İkinci temel sorun trafik sorunu. Onunla ilgili somut bir örneği paylaşmak istiyorum: Otobüslerin fiyatı yeni artışlarla 2 lira 60 kuruş oldu. Aynı hatlarda çalışan minibüslerin fiyatı 1 lira 80 kuruş. Minibüsün taşıma kapasitesi ortada, otobüslerinki ortada. Toplu taşıma... Bu fiyatı bile mukayese ettiğinizde İstanbul'un ne kadar sahipsiz olduğunu, İstanbulluların ulaşım anlamında da ne kadar sömürüldüğünü hep birlikte görüyoruz. Bursa'da olduğu gibi kadınları erkekleri ayırmak yerine, hatları artırmak, otobüs sayısını artırmak, metroyu geliştirmek gerekir çünkü ha kadın kadına otobüslerde tıkış tıkış gitmişsiniz, ha erkek erkeğe gitmişsiniz; bu, vatandaşa işkencedir, başka bir şey değildir.
Tabii, güvenlik sorunu son dönemde nispeten arttı. Dolayısıyla, bu konuda, devletin temel kurumlarından, güvenlik kurumlarından FETÖ militanlarının temizlenmesinin büyük etkisi olduğuna inanıyorum. Bu konuda biz her türlü desteği veriyoruz, vermeye devam edeceğiz. Devletin kurumları, yargısı, polisi, askeri devletin, cumhuriyetin kurumları hâline getirilmeli, cemaatlerden kesinlikle temizlenmelidir, güvenlik sorununun aşılmasına devam edilmelidir.

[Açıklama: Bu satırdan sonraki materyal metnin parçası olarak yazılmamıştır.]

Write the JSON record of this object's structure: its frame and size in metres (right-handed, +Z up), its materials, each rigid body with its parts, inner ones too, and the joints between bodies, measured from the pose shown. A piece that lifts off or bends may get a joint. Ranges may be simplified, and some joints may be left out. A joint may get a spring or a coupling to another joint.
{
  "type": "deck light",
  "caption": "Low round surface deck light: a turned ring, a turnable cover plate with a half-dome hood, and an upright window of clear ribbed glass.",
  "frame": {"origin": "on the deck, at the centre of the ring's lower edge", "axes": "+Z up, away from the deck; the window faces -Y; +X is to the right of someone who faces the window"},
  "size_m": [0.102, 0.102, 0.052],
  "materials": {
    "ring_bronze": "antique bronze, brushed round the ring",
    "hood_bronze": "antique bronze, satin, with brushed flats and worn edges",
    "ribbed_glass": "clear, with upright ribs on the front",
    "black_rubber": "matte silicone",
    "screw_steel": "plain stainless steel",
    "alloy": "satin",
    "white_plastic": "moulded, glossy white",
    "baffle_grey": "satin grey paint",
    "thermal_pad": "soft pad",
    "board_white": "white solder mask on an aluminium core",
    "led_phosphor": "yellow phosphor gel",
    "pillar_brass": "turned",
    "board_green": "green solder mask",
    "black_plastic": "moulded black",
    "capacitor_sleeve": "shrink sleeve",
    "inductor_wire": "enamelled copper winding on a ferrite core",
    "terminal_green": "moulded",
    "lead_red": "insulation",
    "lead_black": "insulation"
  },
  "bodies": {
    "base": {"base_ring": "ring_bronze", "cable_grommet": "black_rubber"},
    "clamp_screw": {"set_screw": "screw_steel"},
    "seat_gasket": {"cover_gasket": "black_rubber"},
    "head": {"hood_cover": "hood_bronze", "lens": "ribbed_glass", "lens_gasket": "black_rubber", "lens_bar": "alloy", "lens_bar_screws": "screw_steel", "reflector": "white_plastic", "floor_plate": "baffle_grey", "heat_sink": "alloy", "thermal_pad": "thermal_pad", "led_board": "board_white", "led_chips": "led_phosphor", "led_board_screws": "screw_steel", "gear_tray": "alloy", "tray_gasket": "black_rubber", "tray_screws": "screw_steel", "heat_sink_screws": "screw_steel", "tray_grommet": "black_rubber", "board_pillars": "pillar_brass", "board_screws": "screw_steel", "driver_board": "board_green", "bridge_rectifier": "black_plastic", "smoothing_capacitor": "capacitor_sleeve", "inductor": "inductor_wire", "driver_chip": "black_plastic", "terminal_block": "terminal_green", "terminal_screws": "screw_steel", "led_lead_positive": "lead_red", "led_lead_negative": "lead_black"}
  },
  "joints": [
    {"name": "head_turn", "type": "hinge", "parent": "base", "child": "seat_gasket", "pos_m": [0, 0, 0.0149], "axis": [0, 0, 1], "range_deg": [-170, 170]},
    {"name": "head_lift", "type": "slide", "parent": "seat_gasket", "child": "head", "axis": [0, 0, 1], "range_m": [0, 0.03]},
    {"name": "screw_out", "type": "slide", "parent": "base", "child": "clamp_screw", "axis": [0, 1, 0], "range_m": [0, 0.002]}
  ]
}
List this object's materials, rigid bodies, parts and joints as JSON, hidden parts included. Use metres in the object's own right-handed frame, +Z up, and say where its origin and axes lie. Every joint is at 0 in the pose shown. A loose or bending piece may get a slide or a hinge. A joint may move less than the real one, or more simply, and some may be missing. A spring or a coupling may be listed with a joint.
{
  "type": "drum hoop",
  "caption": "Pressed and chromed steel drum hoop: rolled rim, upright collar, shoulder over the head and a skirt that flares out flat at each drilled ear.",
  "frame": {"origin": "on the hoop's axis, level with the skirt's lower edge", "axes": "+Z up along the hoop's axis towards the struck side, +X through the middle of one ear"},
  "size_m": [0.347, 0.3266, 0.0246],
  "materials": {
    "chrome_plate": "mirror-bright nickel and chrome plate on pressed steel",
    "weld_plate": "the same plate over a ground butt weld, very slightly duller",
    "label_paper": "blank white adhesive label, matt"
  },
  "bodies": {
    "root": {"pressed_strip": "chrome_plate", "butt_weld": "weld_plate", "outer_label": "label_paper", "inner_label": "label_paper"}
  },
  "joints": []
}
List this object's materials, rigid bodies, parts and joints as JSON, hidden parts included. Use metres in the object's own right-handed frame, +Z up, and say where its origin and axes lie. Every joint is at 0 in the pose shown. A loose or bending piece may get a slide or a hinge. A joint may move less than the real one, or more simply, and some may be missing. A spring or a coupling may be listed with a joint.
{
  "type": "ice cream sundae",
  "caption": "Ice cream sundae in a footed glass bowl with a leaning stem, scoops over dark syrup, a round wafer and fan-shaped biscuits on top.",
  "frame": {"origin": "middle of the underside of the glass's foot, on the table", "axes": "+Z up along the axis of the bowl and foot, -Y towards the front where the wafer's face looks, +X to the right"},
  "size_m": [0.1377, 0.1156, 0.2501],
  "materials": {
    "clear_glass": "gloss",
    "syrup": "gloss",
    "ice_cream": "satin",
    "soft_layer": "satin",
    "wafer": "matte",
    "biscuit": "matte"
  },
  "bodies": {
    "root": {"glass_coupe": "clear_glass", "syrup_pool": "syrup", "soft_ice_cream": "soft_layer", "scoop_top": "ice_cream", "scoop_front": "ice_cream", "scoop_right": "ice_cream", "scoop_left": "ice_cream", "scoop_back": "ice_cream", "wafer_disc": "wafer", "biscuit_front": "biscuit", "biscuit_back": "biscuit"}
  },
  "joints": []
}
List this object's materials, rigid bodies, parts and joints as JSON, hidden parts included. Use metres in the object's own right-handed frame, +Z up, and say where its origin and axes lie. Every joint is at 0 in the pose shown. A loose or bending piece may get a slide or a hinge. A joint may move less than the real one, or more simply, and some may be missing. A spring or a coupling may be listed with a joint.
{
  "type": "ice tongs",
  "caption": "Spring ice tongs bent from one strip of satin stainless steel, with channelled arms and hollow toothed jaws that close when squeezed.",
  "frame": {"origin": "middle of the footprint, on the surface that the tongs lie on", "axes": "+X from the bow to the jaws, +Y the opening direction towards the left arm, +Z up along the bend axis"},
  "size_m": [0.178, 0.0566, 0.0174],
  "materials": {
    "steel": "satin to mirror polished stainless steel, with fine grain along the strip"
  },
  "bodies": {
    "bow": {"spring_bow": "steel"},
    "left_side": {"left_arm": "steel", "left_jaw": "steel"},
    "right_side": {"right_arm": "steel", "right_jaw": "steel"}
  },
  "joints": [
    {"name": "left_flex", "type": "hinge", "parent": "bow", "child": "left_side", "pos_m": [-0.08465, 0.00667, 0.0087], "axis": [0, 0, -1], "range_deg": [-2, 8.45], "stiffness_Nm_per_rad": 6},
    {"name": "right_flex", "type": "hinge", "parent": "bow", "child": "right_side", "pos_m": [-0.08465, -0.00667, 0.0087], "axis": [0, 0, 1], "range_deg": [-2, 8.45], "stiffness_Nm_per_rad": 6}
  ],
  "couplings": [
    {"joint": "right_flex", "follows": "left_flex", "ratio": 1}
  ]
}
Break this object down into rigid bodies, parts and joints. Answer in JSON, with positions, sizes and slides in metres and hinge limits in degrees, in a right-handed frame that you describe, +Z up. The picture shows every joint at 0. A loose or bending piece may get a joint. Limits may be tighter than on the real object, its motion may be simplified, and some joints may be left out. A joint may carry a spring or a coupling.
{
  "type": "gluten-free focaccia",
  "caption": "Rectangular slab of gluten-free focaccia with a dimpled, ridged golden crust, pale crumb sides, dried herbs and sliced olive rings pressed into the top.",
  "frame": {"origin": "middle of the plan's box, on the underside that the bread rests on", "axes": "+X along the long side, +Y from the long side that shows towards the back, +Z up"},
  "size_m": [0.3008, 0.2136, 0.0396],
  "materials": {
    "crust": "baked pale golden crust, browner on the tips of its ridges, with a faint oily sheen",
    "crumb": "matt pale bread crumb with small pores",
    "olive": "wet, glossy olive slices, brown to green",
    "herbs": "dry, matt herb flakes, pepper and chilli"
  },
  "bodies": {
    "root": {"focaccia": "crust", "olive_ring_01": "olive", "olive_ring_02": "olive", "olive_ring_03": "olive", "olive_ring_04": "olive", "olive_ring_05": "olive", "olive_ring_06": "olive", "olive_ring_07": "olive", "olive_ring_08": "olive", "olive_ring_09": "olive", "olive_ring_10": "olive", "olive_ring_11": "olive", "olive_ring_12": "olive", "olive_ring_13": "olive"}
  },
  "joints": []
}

Deprem konusundaki çalışmalar yetersiz, yeşil alanlar imara açılıyor, ranta açılıyor. Dolayısıyla, bu konuda, iktidarı, deprem konusunda başımıza felaket gelmeden tedbir almaya çağırıyoruz.
Son olarak vurgulamak istediğim konu şu: 1911'de açılan Yıldız Teknik Üniversitesi var, arazisi boşaltılıyor, üniversite naklediliyor. Bu niye yapılıyor? Yani üniversite öğrencileri şehir merkezinden askerî kışlalar gibi niye şehrin dışına çıkarılıyor, bunu anlamak mümkün değil.
Meclisi saygıyla selamlıyorum. Teşekkür ederim. (CHP sıralarından alkışlar)
BAŞKAN - Teşekkür ederim Sayın Çiçek.